A shorter working capital cycle indicates efficient management, while a longer cycle may suggest inefficiencies or potential liquidity issues.


4. Example of Working Capital in Trading Operations

Let’s consider a simple example to understand how working capital functions in a trading business.

Scenario:

ABC Trading Ltd has the following details for the year:

  • Inventory: $40,000
  • Accounts Receivable: $30,000
  • Accounts Payable: $20,000
  • Cash: $10,000

Step 1: Calculate Current Assets

  • Current Assets = Inventory + Accounts Receivable + Cash
  • Current Assets = 40,000 + 30,000 + 10,000 = $80,000

Step 2: Calculate Working Capital

  • Working Capital = Current Assets – Current Liabilities (Accounts Payable)
  • Working Capital = 80,000 – 20,000 = $60,000

Interpretation:

ABC Trading Ltd has $60,000 in working capital, indicating sufficient resources to support its trading operations, manage inventory, offer credit to customers, and cover daily expenses.


5. The Impact of Working Capital on Trading Efficiency

Working capital directly influences a company’s trading efficiency and ability to respond to market demands.

A. Positive Working Capital and Trading Success

  • Increased Sales: Sufficient working capital allows businesses to stock adequate inventory, meet customer demand, and capitalize on sales opportunities.
  • Improved Supplier Relationships: Timely payments foster good relationships with suppliers, leading to better credit terms and potential discounts.
  • Flexibility and Growth: Strong working capital provides financial flexibility to invest in new trading opportunities and expand operations.

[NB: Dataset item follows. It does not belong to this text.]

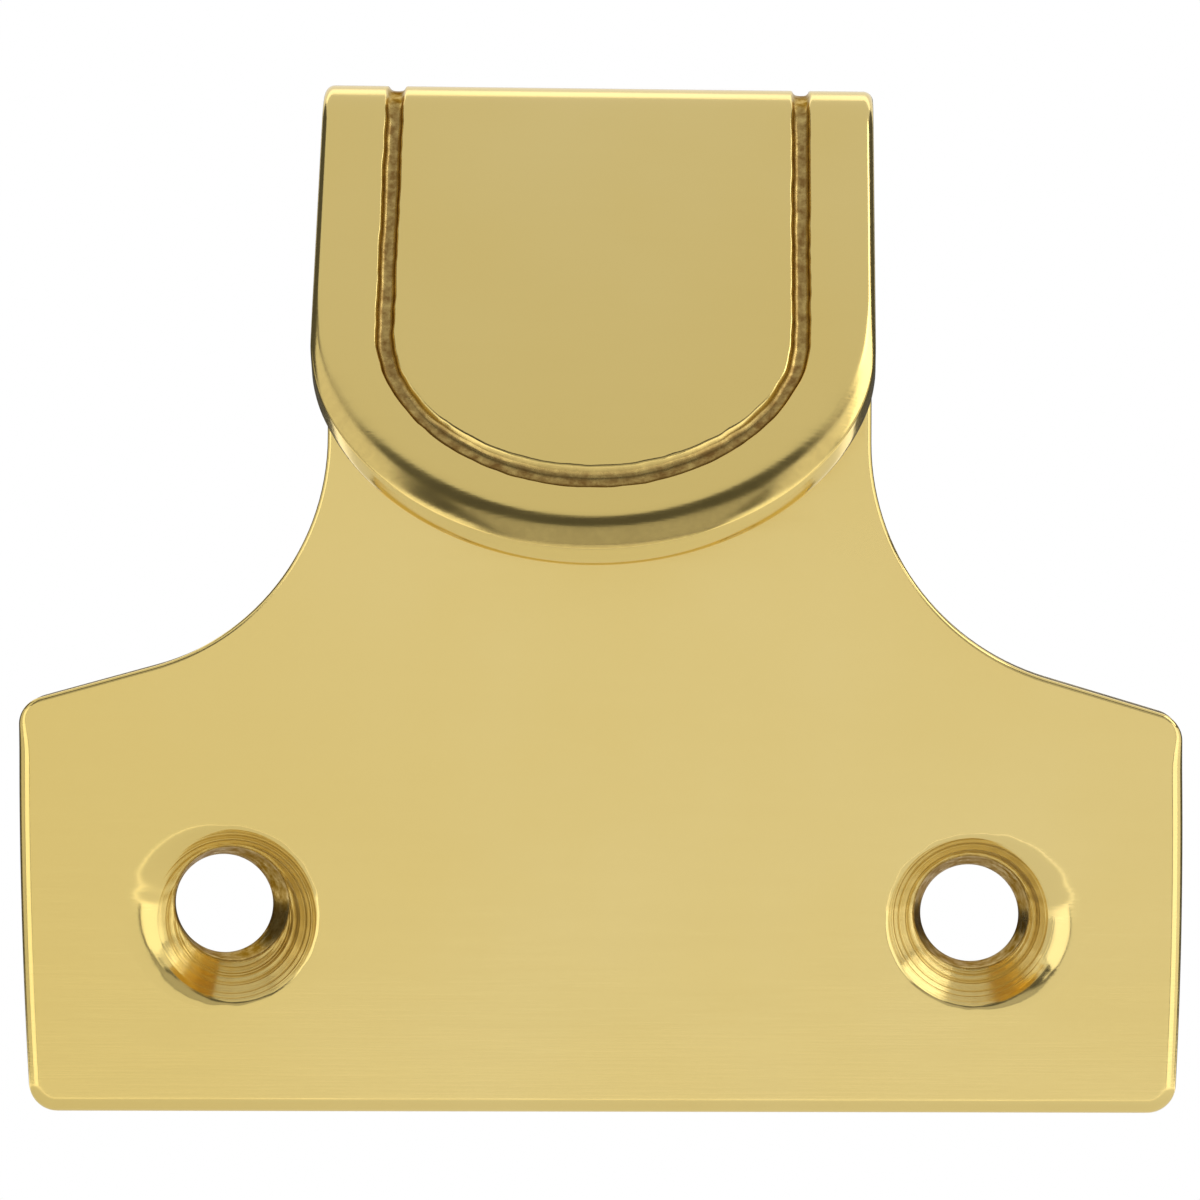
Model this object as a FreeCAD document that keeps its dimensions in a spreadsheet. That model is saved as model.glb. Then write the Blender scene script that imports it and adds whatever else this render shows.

B. Negative Working Capital and Trading Risks

  • Stock Shortages: Insufficient working capital can lead to stockouts, resulting in missed sales opportunities and dissatisfied customers.
  • Cash Flow Issues: A lack of working capital may cause delays in paying suppliers, harming relationships and possibly leading to supply chain disruptions.
  • Operational Disruptions: Negative working capital can lead to difficulties in covering operational expenses, affecting business continuity.

6. Managing Working Capital in Trading Operations

Effective management of working capital is crucial for maintaining smooth trading operations and ensuring financial stability.

A. Inventory Management

  • Optimize Stock Levels: Maintain the right balance of inventory to meet customer demand without overstocking.
  • Implement Just-in-Time (JIT) Practices: Reduce inventory holding costs by aligning stock purchases with sales cycles.

B. Receivables Management

  • Credit Control: Implement strict credit policies and conduct credit checks to minimize the risk of bad debts.
  • Timely Collections: Encourage prompt payment through incentives or discounts for early settlements.

C. Payables Management

  • Negotiate Favorable Terms: Work with suppliers to secure longer payment terms without incurring penalties.
  • Manage Payment Schedules: Align payment schedules with cash inflows to optimize cash flow management.

D. Cash Flow Management

  • Maintain Liquidity: Ensure that a portion of working capital remains in cash or easily accessible funds to cover unexpected expenses.
  • Monitor Cash Flow: Regularly review cash flow statements to identify potential cash shortages or surpluses.

7. The Role of Working Capital in Trading Operations

Working Capital is the cornerstone of efficient trading operations, ensuring that a business can manage its day-to-day activities, maintain liquidity, and respond effectively to market demands. By optimizing working capital, businesses can improve operational efficiency, strengthen supplier and customer relationships, and support long-term growth. Proper management of working capital is essential for sustaining profitability and ensuring the smooth flow of trading activities.